The officers had knowledge that, two days prior to defendant’s arrest, a burglary had occurred in the area in *48which they were working and that such items of personal property as a camera, radio, silverware and clothing had been stolen. And just as important, the officers were possessed of knowledge that a receiver of stolen goods, who would exchange for narcotics, was operating in the vicinity where defendant was observed to loiter with articles of personal property in his possession matching those taken in the burglary. In principle, the latter circumstance cannot be distinguished from the situation in Carroll v. United States, 267 U.S. 132, 69 L. ed. 543, where it was held that information possessed by prohibition agents, together with the judicially noticed fact that Detroit was “one of the most active centers for introducing illegally into this country spirituous liquors for distribution into the interior,” (267 U.S. at 160,) was an element contributing to probable cause for arrest and search without a warrant. See also: Brinegar v. United States, 338 U.S. 160, 167, 93 L. ed. 1879, where the same weight was accorded to the knowledge of an agent that “Joplin, Missouri, was a ready source of supply -for liquor and Oklahoma a place of likely illegal market >¡£ % 13
Coupled with the foregoing is the circumstance that defendant’s gait and demeanor caused the officers to believe that he was a narcotics addict, and the further circumstance of his evasive and unsatisfactory explanation for the unusual assortment of personal property in his possession. It is a matter of common knowledge and experience, as well as judicial notice, that narcotics addicts turn to thievery as a way of meeting the financial demands their habit places upon them. Adding all of the circumstances together, we do not believe that defendant’s arrest rested on a tenuous thread of suspicion. Rather, it is our opinion that men of prudence and caution having the same knowledge and faced with the same circumstances as the officers in this case would have reasonable grounds or probable cause to believe the defendant had committed a crime. The arrest *49being lawful, the subsequent seizure was proper and defendant’s motion to suppress was properly denied.
The decisions chiefly relied upon by defendant are factually distinguishable and in some instances solidify the conclusion we have reached. In Henry v. United States, 361 U.S. 98, 4 L. ed. 2d 134, wherein a divided court concluded there had been an illegal arrest and search, the defendant, who was suspected of theft from an interstate shipment of whiskey, was watched by Federal agents as he entered residential premises and loaded some cartons into his car. The agents stopped him, searched the car and discovered that the cartons contained radios, subsequently determined to have been stolen. The majority of the court concluded that the arrest and search were unlawful, but indicated that the result might have been otherwise if the cartons the agents saw being loaded had had the appearance of whiskey cartons, or had the cartons placed in the car been taken from “a terminal or from an interstate trucking platform,” instead of a residence.

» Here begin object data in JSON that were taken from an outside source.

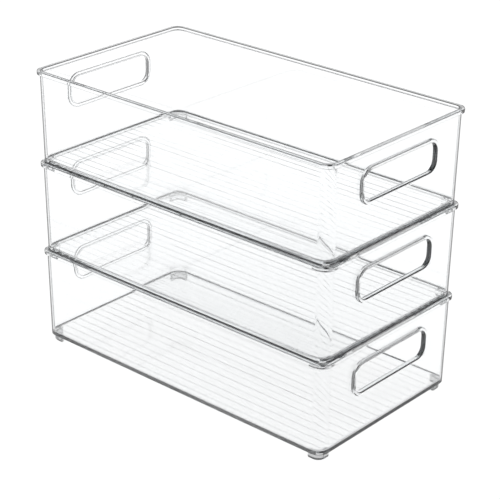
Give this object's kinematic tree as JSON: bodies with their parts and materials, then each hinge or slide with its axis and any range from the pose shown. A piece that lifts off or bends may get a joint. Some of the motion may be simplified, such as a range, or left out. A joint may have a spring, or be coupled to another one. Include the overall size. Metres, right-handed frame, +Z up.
{
  "type": "fridge bin",
  "caption": "Stack of clear moulded fridge bins, each an open rectangular tub with a thick rim, a framed hand slot in each end wall, a ribbed floor and corner feet that nest in the rim below.",
  "frame": {"origin": "on the surface that the stack stands on, under the centre of the bottom bin", "axes": "+X along the long side, +Y across the width, +Z up"},
  "size_m": [0.3682, 0.2032, 0.2908],
  "materials": {
    "clear_plastic": "clear polished injection-moulded polystyrene"
  },
  "bodies": {
    "bottom_bin": {"bottom_bin_tub": "clear_plastic"},
    "middle_bin": {"middle_bin_tub": "clear_plastic"},
    "top_bin": {"top_bin_tub": "clear_plastic"}
  },
  "joints": [
    {"name": "middle_bin_lift", "type": "slide", "parent": "bottom_bin", "child": "middle_bin", "axis": [0, 0, 1], "range_m": [0, 0.12]},
    {"name": "top_bin_lift", "type": "slide", "parent": "middle_bin", "child": "top_bin", "axis": [0, 0, 1], "range_m": [0, 0.12]}
  ]
}
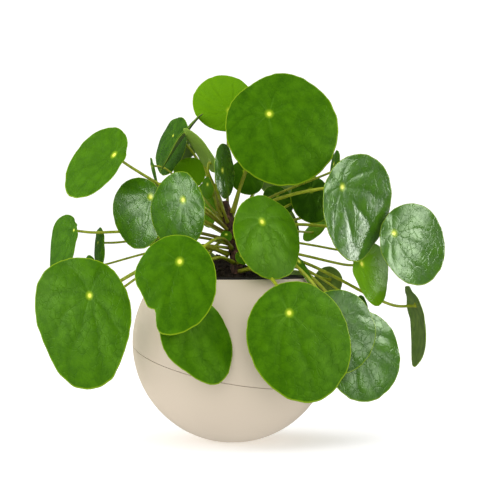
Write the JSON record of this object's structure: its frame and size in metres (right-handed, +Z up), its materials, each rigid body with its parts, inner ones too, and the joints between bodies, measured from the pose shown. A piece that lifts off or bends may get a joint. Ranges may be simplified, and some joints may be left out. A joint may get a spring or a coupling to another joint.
{
  "type": "potted chinese money plant",
  "caption": "Leafy house plant with round coin-shaped leaves on long stalks around one woody trunk, in a ball-shaped planter with a flat foot.",
  "frame": {"origin": "middle of the planter's flat foot, on the surface that it stands on", "axes": "+Z up, -Y towards the front, +X to the right as seen from the front"},
  "size_m": [0.3878, 0.2738, 0.3487],
  "materials": {
    "beige_plastic": "smooth matte",
    "black_plastic": "satin",
    "potting_soil": "rough, damp",
    "trunk_bark": "rough bark",
    "leaf_green": "waxy, glossy above",
    "young_leaf_green": "waxy, glossy above"
  },
  "bodies": {
    "root": {"planter_lower_shell": "beige_plastic", "planter_upper_shell": "beige_plastic", "growing_pot": "black_plastic", "soil": "potting_soil", "trunk": "trunk_bark", "leaf_top_1": "leaf_green", "leaf_top_2": "young_leaf_green", "leaf_top_3": "young_leaf_green", "leaf_top_4": "leaf_green", "leaf_top_5": "leaf_green", "leaf_top_6": "leaf_green", "leaf_top_7": "leaf_green", "leaf_left_1": "leaf_green", "leaf_left_2": "leaf_green", "leaf_left_3": "leaf_green", "leaf_left_4": "leaf_green", "leaf_left_5": "leaf_green", "leaf_left_6": "leaf_green", "leaf_left_7": "leaf_green", "leaf_front_1": "leaf_green", "leaf_front_2": "leaf_green", "leaf_front_3": "leaf_green", "leaf_front_4": "leaf_green", "leaf_front_5": "leaf_green", "leaf_right_1": "leaf_green", "leaf_right_2": "leaf_green", "leaf_right_3": "young_leaf_green", "leaf_right_4": "leaf_green", "leaf_right_5": "leaf_green", "leaf_right_6": "leaf_green", "leaf_right_7": "leaf_green", "leaf_right_8": "leaf_green", "leaf_right_9": "leaf_green", "leaf_right_10": "leaf_green", "leaf_right_11": "leaf_green", "leaf_inner_1": "leaf_green", "leaf_inner_2": "leaf_green", "leaf_inner_3": "young_leaf_green", "leaf_inner_4": "leaf_green", "leaf_inner_5": "leaf_green", "leaf_inner_6": "leaf_green", "leaf_inner_7": "young_leaf_green", "leaf_base_1": "leaf_green", "leaf_base_2": "leaf_green", "leaf_back_1": "leaf_green", "leaf_back_2": "leaf_green", "leaf_back_3": "leaf_green", "leaf_back_4": "leaf_green", "leaf_back_5": "leaf_green", "leaf_back_6": "leaf_green", "leaf_back_7": "leaf_green", "leaf_back_8": "leaf_green"}
  },
  "joints": []
}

Here, to the contrary, the items in defendant’s possession were in plain and open view to the officers and matched items taken in the burglary two days prior, and the area where defendant was seen was one in which it was known there was traffic in stolen goods.
People v. Chatman, 322 Ill. App. 519, was a case where a man suspected of dealing in pornographic literature was stopped on the street while carrying a radio and arrested for stealing it, and where pornographic matter was discovered when the arrested man took the officer to his home in order to produce the bill of sale for the radio. In that case the officer had no knowledge that a crime involving the theft of a radio had been committed, let alone grounds for believing that the defendant had committed it, and it was plain that the arrest had been pure harrassment. In People v. DeLuca, 343 Ill. 269, where there was a strong dissent, the majority opinion turned on a finding that the search preceded the arrest, and that the arrest was improper be*50cause it was based upon the' fruits of the unlawful search. There is no parallel here, inasmuch as the camera, radio and other items were in plain view when defendant was arrested Finally, People v. Roebuck, 25 Ill.2d 108, is even further removed from the present case. The defendant there was arrested without a warrant because he was allegedly “assembling” and “congregating” with undesirable persons in violation of a city ordinance, and it was held that his arrest was unlawful because walking down the street with one person, a known prostitute and narcotics addict, was not a violation of the ordinance.
Following his arrest, defendant was taken to a Chicago police station and thence to the Evanston station where, upon two occasions, he orally confessed his crime. At the trial, without objection by defendant, police officers involved testified to such confessions, or admissions of guilt, and it is now urged that the reception of such testimony denied defendant due process of law, first, because the confessions were the by-product of an unlawful arrest and, second, because they were obtained under coercive circumstances and were therefore involuntary. What has been said concerning the lawfulness of defendant’s arrest disposes of the first contention, and the second is not properly before us for review because the confessions were never attacked on such ground in the trial court. (People v. Carter, 24 Ill.2d 413; People v. Williams, 26 Ill.2d 190.) Indeed, defendant’s consistent position in the trial court was that he had confessed to nothing at all, but had told the Evanston police, as he did the Chicago police, that the articles found in his possession had been given to him by a man named Wright.
Finding no error in the respects charged, the judgment of the criminal court of Cook County is affirmed.